--- Start Data for this exercise ---

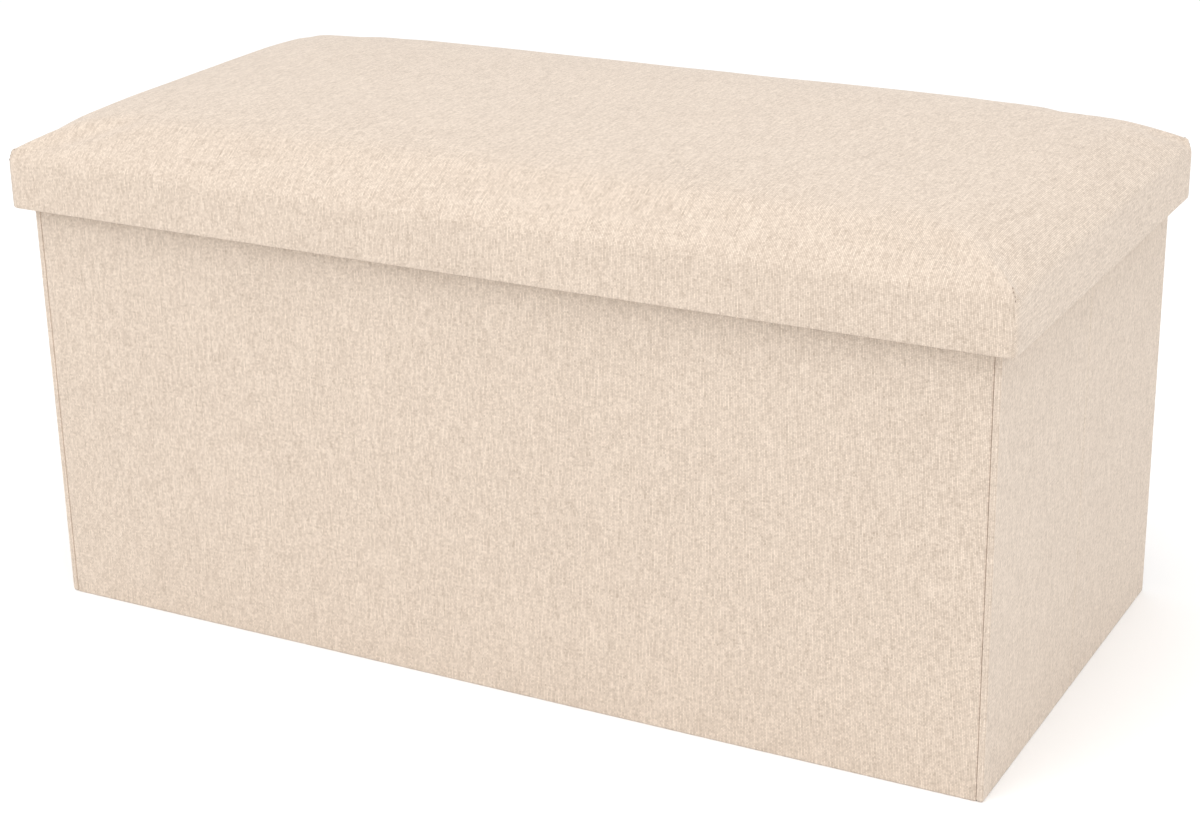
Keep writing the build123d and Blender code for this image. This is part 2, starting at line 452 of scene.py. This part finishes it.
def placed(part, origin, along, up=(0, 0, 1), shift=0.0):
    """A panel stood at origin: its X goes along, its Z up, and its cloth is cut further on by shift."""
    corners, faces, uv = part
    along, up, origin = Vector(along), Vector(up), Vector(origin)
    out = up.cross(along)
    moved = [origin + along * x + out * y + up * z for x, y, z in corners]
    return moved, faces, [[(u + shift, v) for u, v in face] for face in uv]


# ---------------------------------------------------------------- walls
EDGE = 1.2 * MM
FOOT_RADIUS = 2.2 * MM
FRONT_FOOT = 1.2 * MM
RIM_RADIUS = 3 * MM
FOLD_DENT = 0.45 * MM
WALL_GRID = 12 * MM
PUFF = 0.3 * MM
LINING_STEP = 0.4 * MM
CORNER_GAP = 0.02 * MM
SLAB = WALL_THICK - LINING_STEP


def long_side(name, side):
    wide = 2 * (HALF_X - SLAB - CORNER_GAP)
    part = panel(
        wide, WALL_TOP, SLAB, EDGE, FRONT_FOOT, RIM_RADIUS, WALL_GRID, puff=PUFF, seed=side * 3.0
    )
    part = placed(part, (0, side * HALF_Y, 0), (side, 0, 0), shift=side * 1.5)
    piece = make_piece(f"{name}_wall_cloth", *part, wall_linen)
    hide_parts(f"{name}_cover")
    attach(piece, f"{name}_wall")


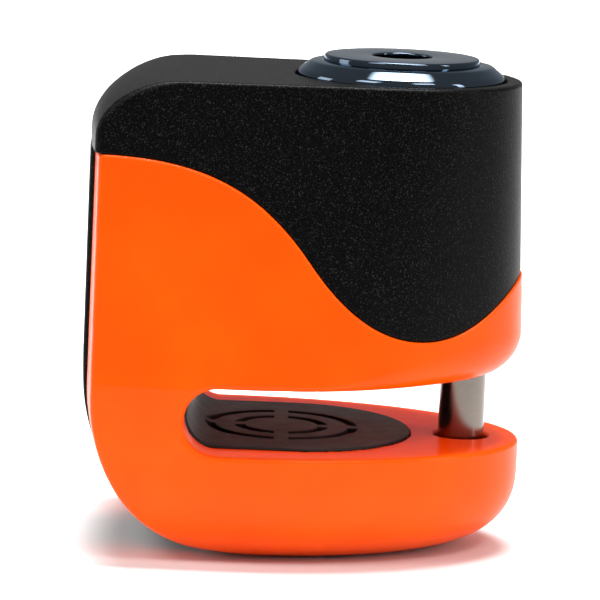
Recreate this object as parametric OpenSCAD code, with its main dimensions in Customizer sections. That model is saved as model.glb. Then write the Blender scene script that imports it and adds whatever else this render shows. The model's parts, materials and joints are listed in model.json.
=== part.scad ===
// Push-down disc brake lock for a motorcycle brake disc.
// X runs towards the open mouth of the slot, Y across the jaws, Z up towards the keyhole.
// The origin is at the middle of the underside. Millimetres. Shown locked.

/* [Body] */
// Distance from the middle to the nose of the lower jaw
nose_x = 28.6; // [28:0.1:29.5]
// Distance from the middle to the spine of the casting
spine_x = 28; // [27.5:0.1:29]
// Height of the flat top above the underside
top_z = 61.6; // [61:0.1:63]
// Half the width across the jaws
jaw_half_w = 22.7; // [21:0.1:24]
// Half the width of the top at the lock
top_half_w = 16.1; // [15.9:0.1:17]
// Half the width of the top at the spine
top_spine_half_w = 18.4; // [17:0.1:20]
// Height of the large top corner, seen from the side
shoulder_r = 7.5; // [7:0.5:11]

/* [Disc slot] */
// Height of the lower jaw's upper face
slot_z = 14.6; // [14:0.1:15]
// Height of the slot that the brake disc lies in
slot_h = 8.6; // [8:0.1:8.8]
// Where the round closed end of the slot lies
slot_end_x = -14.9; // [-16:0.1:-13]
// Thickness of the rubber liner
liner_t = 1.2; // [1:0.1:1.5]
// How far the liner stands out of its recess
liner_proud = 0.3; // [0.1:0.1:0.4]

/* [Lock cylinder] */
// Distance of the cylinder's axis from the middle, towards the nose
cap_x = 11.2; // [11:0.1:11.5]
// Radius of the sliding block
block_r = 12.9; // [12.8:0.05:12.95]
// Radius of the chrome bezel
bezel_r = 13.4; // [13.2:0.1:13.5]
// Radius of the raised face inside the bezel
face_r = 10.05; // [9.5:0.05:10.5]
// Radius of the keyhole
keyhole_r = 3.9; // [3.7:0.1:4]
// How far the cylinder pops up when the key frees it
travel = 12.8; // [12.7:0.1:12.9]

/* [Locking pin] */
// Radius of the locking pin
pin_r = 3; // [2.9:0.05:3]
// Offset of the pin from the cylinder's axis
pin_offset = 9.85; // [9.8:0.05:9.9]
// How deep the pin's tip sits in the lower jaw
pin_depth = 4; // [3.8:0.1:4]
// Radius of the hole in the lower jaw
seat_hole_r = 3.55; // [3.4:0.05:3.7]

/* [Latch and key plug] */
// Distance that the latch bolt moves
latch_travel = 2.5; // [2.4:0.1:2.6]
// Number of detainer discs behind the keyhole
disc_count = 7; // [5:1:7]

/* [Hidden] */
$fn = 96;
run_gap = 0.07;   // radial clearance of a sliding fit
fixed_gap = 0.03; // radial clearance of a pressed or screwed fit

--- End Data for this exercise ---

*What to work on:* Return the opening line of the data and every line after it through the line containing "Millimetres. Shown locked.", please, exactly as written and with nothing added.

*Task solution:*
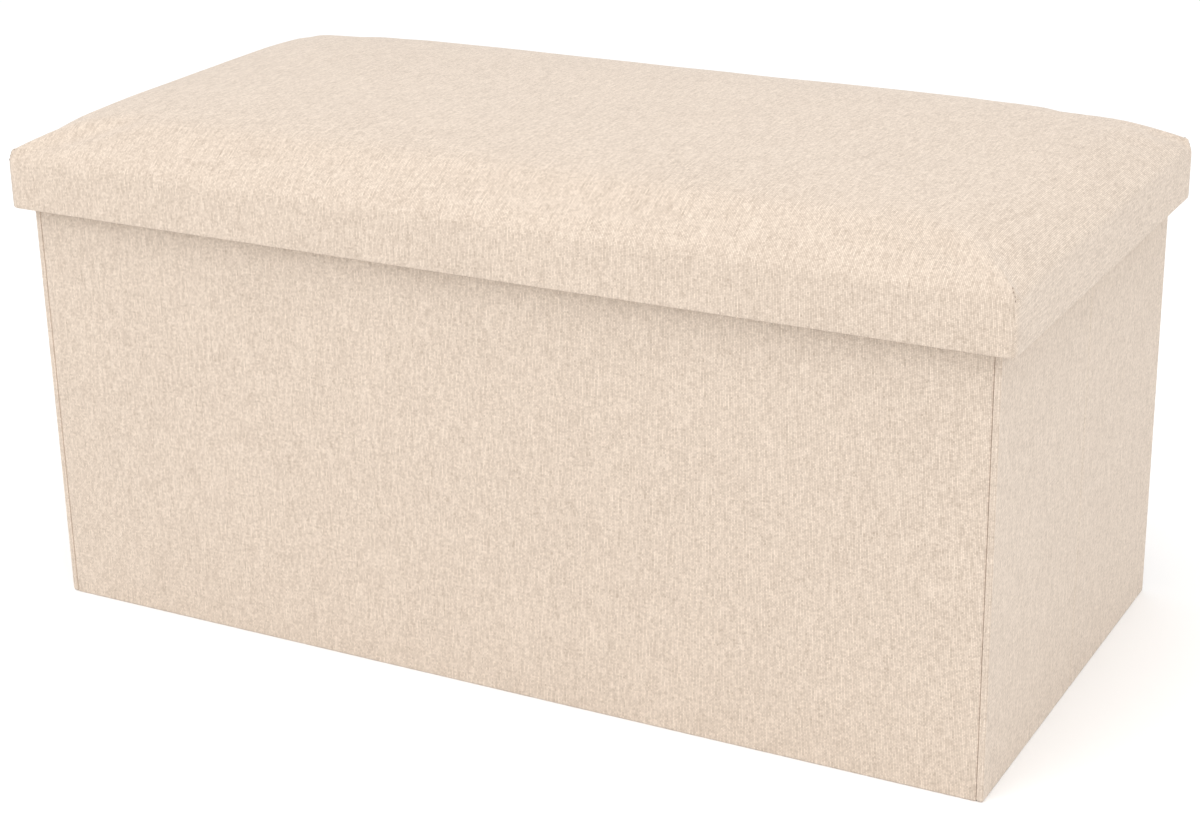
Keep writing the build123d and Blender code for this image. This is part 2, starting at line 452 of scene.py. This part finishes it.
def placed(part, origin, along, up=(0, 0, 1), shift=0.0):
    """A panel stood at origin: its X goes along, its Z up, and its cloth is cut further on by shift."""
    corners, faces, uv = part
    along, up, origin = Vector(along), Vector(up), Vector(origin)
    out = up.cross(along)
    moved = [origin + along * x + out * y + up * z for x, y, z in corners]
    return moved, faces, [[(u + shift, v) for u, v in face] for face in uv]


# ---------------------------------------------------------------- walls
EDGE = 1.2 * MM
FOOT_RADIUS = 2.2 * MM
FRONT_FOOT = 1.2 * MM
RIM_RADIUS = 3 * MM
FOLD_DENT = 0.45 * MM
WALL_GRID = 12 * MM
PUFF = 0.3 * MM
LINING_STEP = 0.4 * MM
CORNER_GAP = 0.02 * MM
SLAB = WALL_THICK - LINING_STEP


def long_side(name, side):
    wide = 2 * (HALF_X - SLAB - CORNER_GAP)
    part = panel(
        wide, WALL_TOP, SLAB, EDGE, FRONT_FOOT, RIM_RADIUS, WALL_GRID, puff=PUFF, seed=side * 3.0
    )
    part = placed(part, (0, side * HALF_Y, 0), (side, 0, 0), shift=side * 1.5)
    piece = make_piece(f"{name}_wall_cloth", *part, wall_linen)
    hide_parts(f"{name}_cover")
    attach(piece, f"{name}_wall")


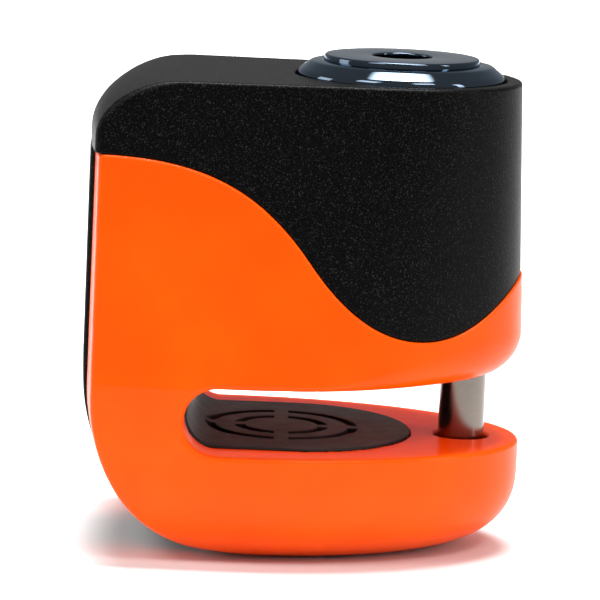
Recreate this object as parametric OpenSCAD code, with its main dimensions in Customizer sections. That model is saved as model.glb. Then write the Blender scene script that imports it and adds whatever else this render shows. The model's parts, materials and joints are listed in model.json.
=== part.scad ===
// Push-down disc brake lock for a motorcycle brake disc.
// X runs towards the open mouth of the slot, Y across the jaws, Z up towards the keyhole.
// The origin is at the middle of the underside. Millimetres. Shown locked.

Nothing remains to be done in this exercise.